There can be no question that but for the tender made in Alameda County all the petitioners were entitled to defend the action in the city and county of San Francisco, the county of their residence. § 395, Code Civ.Proc. The respondents concede that “The new action was identical to the prior action, except that it was alleged that a new tender was made on October 25, 1941.” The purpose of this tender was to fix the venue of the new action in Alameda County as “the county where such obligation is to be performed * * * or * * * the county in which such obligation is incurred * * *.” as these exceptions to the general residence rule are stated in section 395 of the code. The fact that both actions involved the same contract should not affect the application of the “immunity” rule. Von Kesler v. Superior Court, 109 Cal.App. 89, 292 P. 544, and similar cases cited by respondents, where the “nonresident” was served with process while voluntarily within the jurisdiction as a suitor are not in point.

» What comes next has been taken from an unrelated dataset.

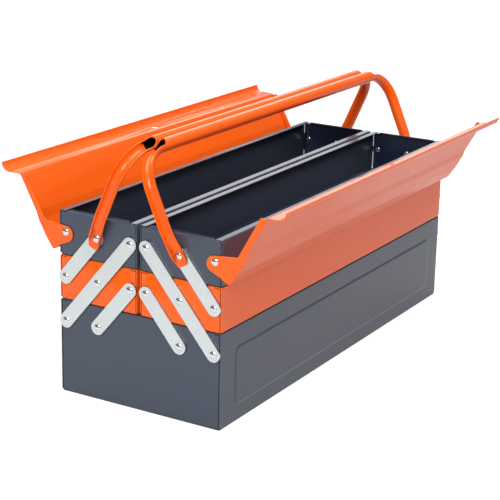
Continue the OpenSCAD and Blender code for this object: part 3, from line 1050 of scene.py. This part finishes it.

The petition alleges that relief was sought in the superior court and denied. It may be assumed that any other motion based upon the same grounds will likewise be denied. The petitioners are therefore forced either to waive the attack upon the jurisdiction and defend on the merits, or stand upon the defense of lack of jurisdiction and waive their statutory right to a trial on the merits in the county of their residence since the grounds here urged do not appear to be grounds for a motion for a change of the place of the trial. In such cases prohibition is the proper remedy. Jardine v. Superior Court, 213 Cal. 301, 305, 2 P.2d 756, 79 A.L.R. 291; Davis v. Superior Court, 184 Cal. 691, 696, 195 P. 390.

Let a peremptory writ of prohibition issue as prayed.

NOURSE, Presiding Justice.

STURTEVANT and SPENCE, JJ., concurred.